Just a few months after DC Comics made headlines when Superman renounced his American citizenship in Action Comics issue #900, Marvel puts the spotlight on its only hero who radiates nationalistic pride.  Truth, justice, and the American way have always been Captain America’s.  They seem outdated, but they shouldn’t be. Those things give the film heart and make it about something more than just saving the day or defeating the villain.  The film is about recognizing your potential to do good and about believing in something worth fighting for, above all else and against any bewildering odds.
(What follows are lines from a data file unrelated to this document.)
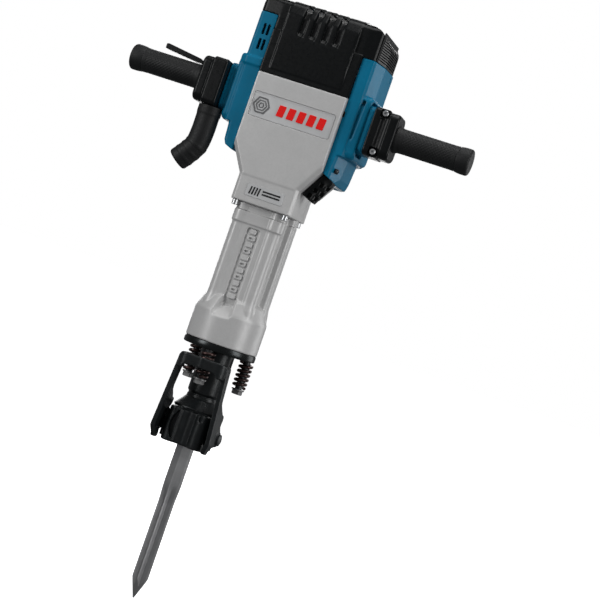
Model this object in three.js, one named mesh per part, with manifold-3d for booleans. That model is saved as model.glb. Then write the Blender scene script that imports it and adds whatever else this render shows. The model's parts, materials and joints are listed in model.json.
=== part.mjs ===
// Electric jackhammer (upright demolition breaker) with a 28 mm hexagon tool shank.
// Units are millimetres. The origin is the chisel tip, +Z runs up the hammer axis,
// -Y is the front face with the badge and +X is the side with the clamp screws.
import * as THREE from 'three';
import { mergeVertices } from 'three/addons/utils/BufferGeometryUtils.js';
import Module from 'manifold-3d';

const wasm = await Module();
wasm.setup();

// ---------------------------------------------------------------- driving dimensions
const GAP = 0.3;

// chisel
const HEX_AF = 28;
const POINT_TOP = 40;
const FLUTE_TOP = 198;
const SHANK_TOP = 425;
const CHISEL_TRAVEL = 18;

// tool holder
const HEAD_BOTTOM = 281;
const HEAD_TOP = 345;
const NECK_START = 364;
const NECK_R = 30;
const NECK_GROOVE_Z = 372;
const BORE_STEP_Z = 454.6;
const ANVIL_BORE_R = 22.4;
const HOLDER_TOP = 528;

// retaining bail and its locking pin
const PIVOT_Y = -19;
const PIVOT_Z = 310;
const PIN_R = 8;
const PIN_FLAT = 2.4;
const BAIL_SWING = 150;
const BAIL_TOP = 438;
const BAIL_BAND_BOTTOM = 411;
const BAIL_T = 8;

// holder flange, bolts and damper springs
const FLANGE_R = 65;
const FLANGE_Z = [453.3, 465.7];
const BOLT_RADIUS = 55;
const BOLT_R = 5;
const BOLT_HEAD_Z = 392;

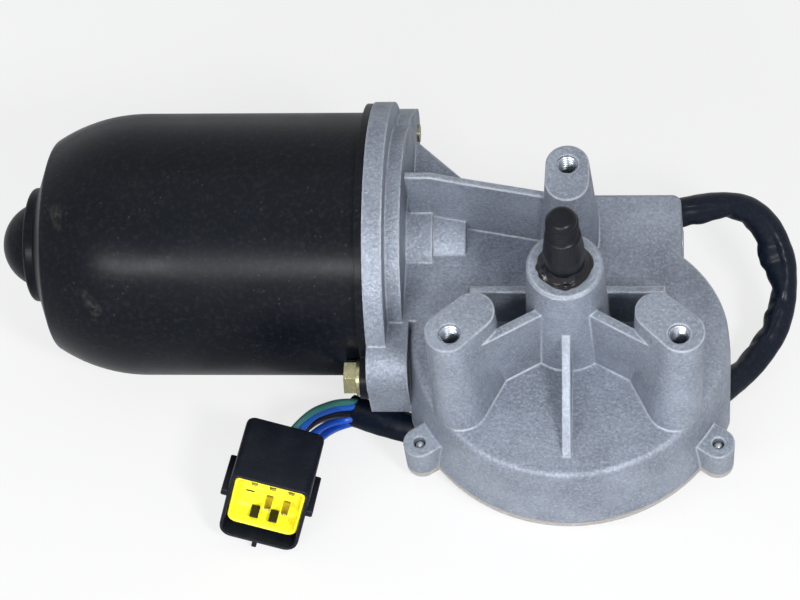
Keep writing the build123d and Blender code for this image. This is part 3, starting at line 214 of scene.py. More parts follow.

Cap has always been about potential. He was punching Hitler right in the jaw on the cover of his first comic book in 1941, months before America actually entered World War II. Obviously, his costume has always been bad camouflage for a war hero, since there’s no terrain out there made of stars and stripes. But, he’s always been a symbol of the good in people, a reliable champion whose character more than his abilities makes him superhuman. Here’s a man who has reached his potential and then is doing something worthwhile with it, even if he looks a little corny in the process. 


The Marvel films that haven’t worked as well could learn something from the setting of The First Avenger; for heroes to be seen as timeless, perhaps they should be placed in an earlier time frame where they don’t just seem like the latest thing out there. Seeing Cap in this context makes his legacy all the more understandable. Like the movie demonstrates so well, Captain America remains pure in his convictions. And that’s something that’s more heroic today than ever.

Jeremiah Massengale is an assistant professor of communication arts at the University of the Cumberlands where he also advises the award-winning college newspaper.